Butterfly Brains Could Show Us Secrets of Magnetic Navigation

Monarch butterflies may hold the key to one of biology's biggest unsolved puzzles: how animals tap into Earth's magnetic field to find their way. In Texas, neurobiologist Robin Grob is performing microsurgery on monarchs, sliding hair-thin electrodes into their brains, then tethering them in an outdoor flight simulator that can alter magnetic fields. The goal is to catch neurons in the act of responding to magnetism as the insects attempt their usual southwest migration, per the New York Times. It's a delicate, trial-and-error process: the butterflies must survive surgery, behave as if they're truly migrating, and produce readable signals from just a handful of neurons in a brain with roughly 100 million.

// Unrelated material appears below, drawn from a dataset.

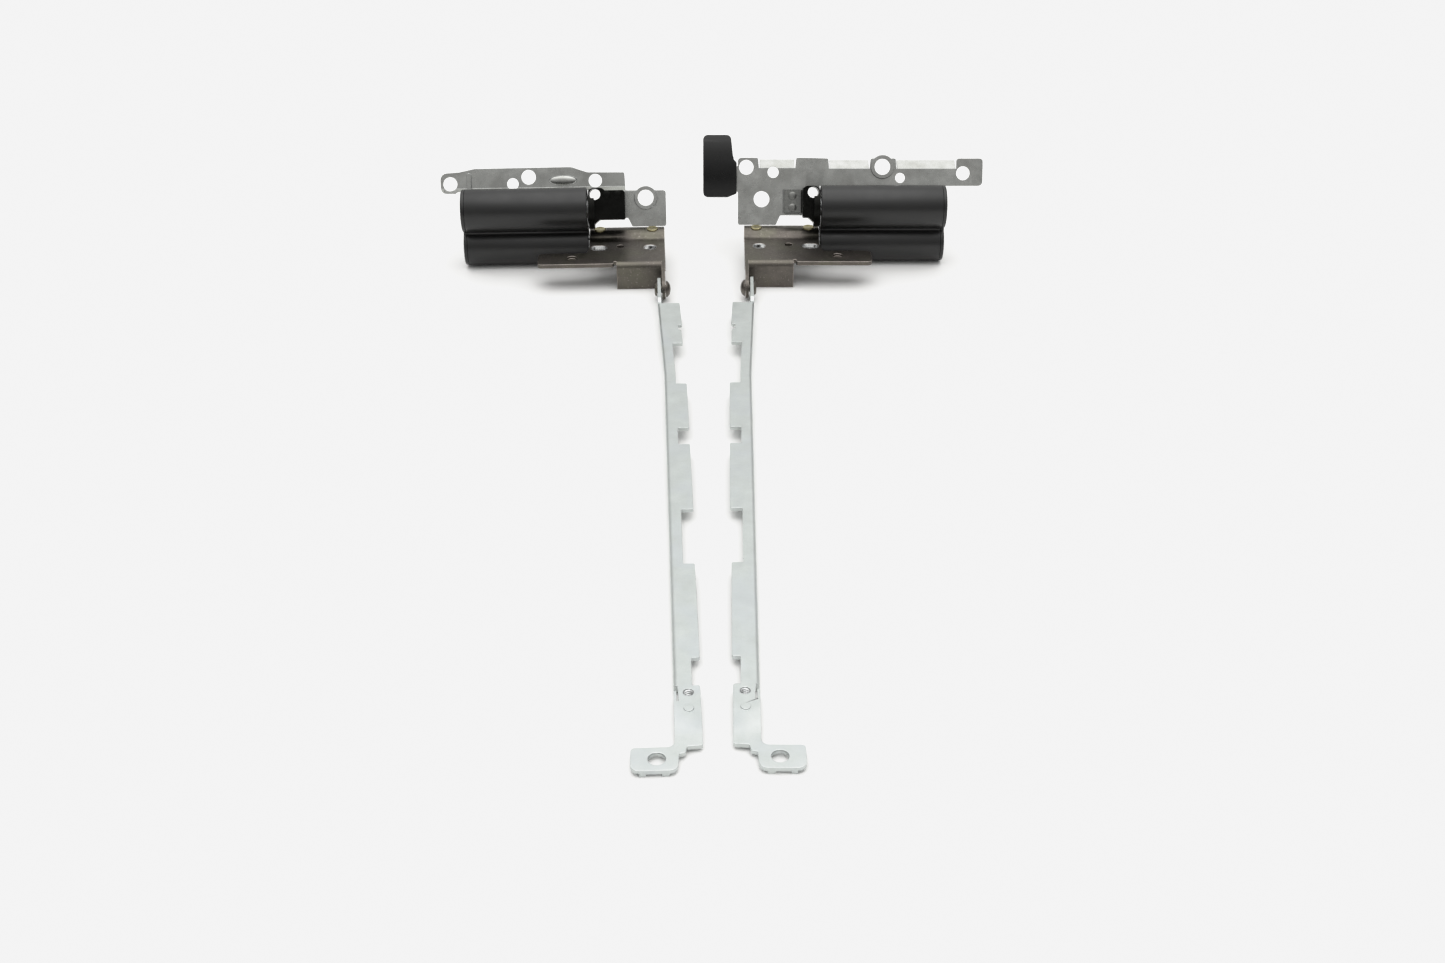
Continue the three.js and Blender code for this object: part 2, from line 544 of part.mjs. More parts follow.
// The plate runs full height, then a ramp steps back to a long strip with folded top flanges.
function makeRightBaseBracket() {
  const front = [[-8, PLATE_FRONT], [13.6, PLATE_FRONT], [18.8, STRIP_FRONT], [60, STRIP_FRONT]];
  const section = [...front, ...front.toReversed().map(([x, y]) => [x, y + BASE_SHEET])];
  const foldLine = 9.2;
  const top = 11.6;
  const outline = rounded([
    [-2.5, PLATE_FRONT_BOTTOM, 0.5], [6.6, PLATE_FRONT_BOTTOM, 0.5], [7.6, -2.0, 0.3], [12.8, -2.0, 0.8],
    [16.9, 0.6, 0.5], [17.1, 5.1, 0.3], [56.3, 5.1, 1.0], [56.3, top, 0.8], [50.0, top, 0.6],
    [50.0, foldLine], [35.6, foldLine],
    [35.4, top, 0.4], [29.4, top, 0.4], [29.2, foldLine], [19.4, foldLine], [19.2, top, 0.4],
    [11.4, top, 0.4], [11.2, foldLine], [2.5, foldLine], [2.3, top, 0.5], [-2.5, top, 0.8],
    [-2.5, 9.6, 0.2], [-6.4, 9.6, 0.6], [-6.4, 3.6, 0.6], [-2.5, 3.6, 0.2],
  ]);
  const blank = common(slabZ(section, [-6, 14]), slabY(outline, [0, 9]));
  const flanges = [[2.7, 11.0, PLATE_FRONT], [19.6, 29.0, STRIP_FRONT], [35.8, 49.8, STRIP_FRONT]].map(
    ([x0, x1, y]) => {
      const leaf = [
        [y, foldLine - 0.3], [y, foldLine], [y + 2.4, top - 0.25], [y + 2.9, top - 0.9],
        [y + BASE_SHEET, foldLine - 0.3],
      ];
      return slabX(leaf, [x0, x1]);
    },
  );
  const collar = ring(RIGHT_BASE.holes[3], STRIP_FRONT);
  const recess = box([8.3, 12.4], [PLATE_FRONT - 0.1, PLATE_FRONT + 0.25], [-1.5, 4.0]);
  const back = PLATE_FRONT + BASE_SHEET;
  const slant = slabX([
    [PLATE_FRONT, PLATE_FRONT_BOTTOM], [PLATE_FRONT, -6], [back + 1, -6], [back + 1, PLATE_BOTTOM],
    [back, PLATE_BOTTOM],
  ], [-3, 8]);
  return drill(cut(join(blank, ...flanges, collar), recess, slant), RIGHT_BASE.holes, RIGHT_BASE.rivets);
}

// A moulded block pushed over the tongue at the inner end of the right base bracket
function makeRubberBlock() {
  const body = slabY(rounded([
    [-10.8, 2.3, 1.1], [-4.6, 2.3, 0.4], [-2.8, 3.0, 0.5], [-2.8, 10.4, 0.4], [-4.1, 11.6, 0.6],
    [-4.1, 16.9, 1.1], [-10.8, 16.9, 1.1],
  ], 5), [1.2, 5.4]);
  const pocket = box([-6.8, -1], [PLATE_FRONT - FIT_GAP, PLATE_FRONT + BASE_SHEET + FIT_GAP], [3.2, 10]);
  return cut(body, pocket);
}

// ---- assembly ----

function mirrored(geometry) {
  const copy = geometry.index ? geometry.toNonIndexed() : geometry.clone();
  copy.scale(-1, 1, 1);
  const array = copy.attributes.position.array;
  for (let i = 0; i < array.length; i += 9) {
    for (let k = 0; k < 3; k += 1) {
      [array[i + 3 + k], array[i + 6 + k]] = [array[i + 6 + k], array[i + 3 + k]];
    }
  }
  copy.deleteAttribute('normal');
  copy.deleteAttribute('uv');
  return mergeVertices(copy, 1e-5);
}

function makeHinge(side, place, base, baseBracket) {
  const flip = side === 'left';
  const hinge = new THREE.Group();
  const barrel = new THREE.Group();
  const baseSide = new THREE.Group();
  const add = (group, name, geometry, finish) => {
    const material = new THREE.MeshStandardMaterial(FINISHES[finish]);
    const mesh = new THREE.Mesh(flip ? mirrored(geometry) : geometry, material);
    mesh.name = `${side}_${name}`;
    group.add(mesh);
  };

  add(hinge, 'display_bracket', makeDisplayBracket(), 'bronze');
  add(hinge, 'display_arm', makeDisplayArm(), 'zinc');
  add(hinge, 'arm_rivet', makeArmRivet(), 'bronze');
  SHAFT_RIVETS.forEach((x, i) => add(hinge, `shaft_rivet_${i + 1}`, makeShaftRivet(x), 'brass'));
  add(hinge, 'display_shaft', makeDisplayShaft(), 'steel');

  add(barrel, 'barrel_cover', makeCover(), 'plastic');
  add(barrel, 'barrel_end_cap', makeEndCap(), 'plastic');
  add(barrel, 'inner_link_plate', makeInnerLinkPlate(), 'blackOxide');
  add(barrel, 'outer_link_plate', makeOuterLinkPlate(), 'blackOxide');
  add(barrel, 'friction_clip', makeFrictionClip(), 'springSteel');

  add(baseSide, 'base_bracket', baseBracket, 'nickel');
  add(baseSide, 'base_knuckle', makeKnuckle(base.knuckleStart, base.knuckleStep, base.rivets), 'blackOxide');
  base.rivets.forEach((spot, i) => {
    add(baseSide, `base_rivet_${i + 1}`, makeBaseRivet(spot, base.rivetFront), 'blackOxide');
  });
  add(baseSide, 'base_shaft', makeShaft(1.8, base.knuckleStart + 0.9, COVER_START - 0.1), 'steel');

  const shafts = [
    [hinge, 'display', [114, 254]],
    [baseSide, 'base', [BASE_LEAN - 1, BASE_LEAN + 139]],
  ];
  shafts.forEach(([group, name, tab]) => {
    add(group, `${name}_stop_cam`, makeStopCam(...tab), 'steel');
    add(group, `${name}_thrust_washer`, makeThrustWasher(), 'steel');
    add(group, `${name}_disc_springs`, makeDiscSprings(), 'springSteel');
    add(group, `${name}_lock_nut`, makeLockNut(), 'steel');
  });
  if (side === 'right') {
    add(baseSide, 'rubber_block', makeRubberBlock(), 'rubber');
  }

  barrel.rotation.x = THREE.MathUtils.degToRad(BARREL_LEAN);
  baseSide.position.set(0, 0, AXIS_SPACING).applyEuler(barrel.rotation);
  baseSide.rotation.x = THREE.MathUtils.degToRad(-BASE_LEAN);
  hinge.add(barrel, baseSide);
  hinge.rotation.set(THREE.MathUtils.degToRad(ARM_PITCH), 0, THREE.MathUtils.degToRad(place.yaw), 'ZYX');
  hinge.position.set(place.x, place.y, SHAFT_HEIGHT);
  return hinge;
}

const pair = new THREE.Group();
pair.add(makeHinge('left', LEFT_PLACE, LEFT_BASE, makeLeftBaseBracket()));
pair.add(makeHinge('right', RIGHT_PLACE, RIGHT_BASE, makeRightBaseBracket()));

// The origin is the middle of the underside of the pair's box.
pair.updateMatrixWorld(true);
const bounds = new THREE.Box3().setFromObject(pair, true);
pair.position.set(-(bounds.min.x + bounds.max.x) / 2, -(bounds.min.y + bounds.max.y) / 2, -bounds.min.z);

export default pair;
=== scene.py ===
import json
import math

import bmesh
import bpy
from mathutils import Matrix, Vector

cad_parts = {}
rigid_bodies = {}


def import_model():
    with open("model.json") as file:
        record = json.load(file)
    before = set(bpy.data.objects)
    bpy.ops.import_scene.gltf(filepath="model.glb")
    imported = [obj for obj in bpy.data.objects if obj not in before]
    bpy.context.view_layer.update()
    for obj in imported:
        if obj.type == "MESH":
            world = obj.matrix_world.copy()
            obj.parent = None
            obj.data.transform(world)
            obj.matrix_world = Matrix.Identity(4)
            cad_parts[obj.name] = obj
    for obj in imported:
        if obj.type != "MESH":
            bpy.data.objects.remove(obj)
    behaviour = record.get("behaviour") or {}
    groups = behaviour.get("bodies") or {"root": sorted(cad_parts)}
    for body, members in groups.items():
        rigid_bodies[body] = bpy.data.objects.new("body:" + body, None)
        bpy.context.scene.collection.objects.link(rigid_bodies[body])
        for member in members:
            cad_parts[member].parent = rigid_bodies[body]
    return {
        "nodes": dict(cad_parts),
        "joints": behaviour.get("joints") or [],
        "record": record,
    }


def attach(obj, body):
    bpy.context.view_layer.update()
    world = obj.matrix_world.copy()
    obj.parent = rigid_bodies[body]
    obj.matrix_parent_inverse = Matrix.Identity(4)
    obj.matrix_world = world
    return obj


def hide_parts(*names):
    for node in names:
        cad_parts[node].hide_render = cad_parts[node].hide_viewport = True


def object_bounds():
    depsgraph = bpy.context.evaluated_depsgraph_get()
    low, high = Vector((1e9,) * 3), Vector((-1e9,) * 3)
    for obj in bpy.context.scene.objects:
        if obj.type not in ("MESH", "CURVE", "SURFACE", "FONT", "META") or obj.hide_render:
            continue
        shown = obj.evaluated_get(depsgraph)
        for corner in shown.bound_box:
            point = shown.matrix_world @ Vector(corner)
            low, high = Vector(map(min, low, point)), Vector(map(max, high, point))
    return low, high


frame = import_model()
cad_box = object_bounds()

MM = 0.001
SIDES = ("left", "right")

# Sizes the new pieces share with the CAD, in millimetres in the frames of make_places
LOWER_LOBE_RADIUS = 4.55
UPPER_LOBE_RADIUS = 5.05
LOBE_FILLET = 0.4
COVER_START = 17.1
BARREL_END = 46.7
CAP_LENGTH = 0.9
COVER_END = BARREL_END - CAP_LENGTH
COVER_WALL = 0.75
FIT_GAP = 0.3
CURL_TOP = 3.8
RIVET_RECESS = 0.42
SHAFT_RIVETS = (1.9, 14.4)            # places along the lower shaft
EAR_RIVET = (-22.0, -1.6)             # (y, z) through the bracket's ear and the arm's wall
EAR_FACE = -0.85
HEAD_FACE = 1.0
PLATE_BACK = 3.7
DECK_TOP = 2.1
DECK_SHEET = 1.0
DECK_SLOTS = ((2.5, 3.1), (14.6, 4.0))  # (middle, length) along X
SLOT_WIDTH = 2.8
SLOT_LINE = -7.1
KNUCKLE_TONGUE_END = 12.8
BASE_RIVETS = {                       # front of the knuckle, and the (x, z) of each rivet
    "left": (-2.7, ((9.9, 3.15), (12.4, 3.15))),
    "right": (1.4, ((10.5, 2.6), (10.5, -0.2))),
}
TAPPED_HOLE = (-2.35, -166.2)
ARM_TOP = -0.4
ARM_SHEET = 0.8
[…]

Scientists have long known that monarchs use the sun and polarized light to navigate thousands of miles from Canada to Mexico, but the existence and mechanics of a "magnetic sense" in insects remain disputed. Some researchers, including German biologist Henrik Mouritsen, say their experiments show no magnetic compass in monarchs. Others argue the opposite and are closing in on the molecular and genetic machinery that might underlie such a sense. Work led by Texas A&M chronobiologist Christine Merlin has identified a gene, CRY1, as essential for monarchs' magnetic response, and suggests the sensors likely involve the antennae and eyes. Her team now uses CRISPR to disable specific genes and see which ones might allow for magnetic navigation.

The research could reach beyond butterflies. If scientists can pinpoint the molecules and neural circuits that let monarchs detect magnetic fields, it could clarify how other migrants—from turtles to birds, and possibly humans—orient over long distances. It might also inform new navigation technologies that function without satellites, using Earth's magnetic field as a constant reference. For now, Grob and collaborators are pursuing the problem from both ends: Merlin's group hunts for the sensors and genes; Grob and colleague Basil el Jundi record how the brain processes whatever those sensors detect. They hope this work will ultimately reveal how life reads a map that's invisible.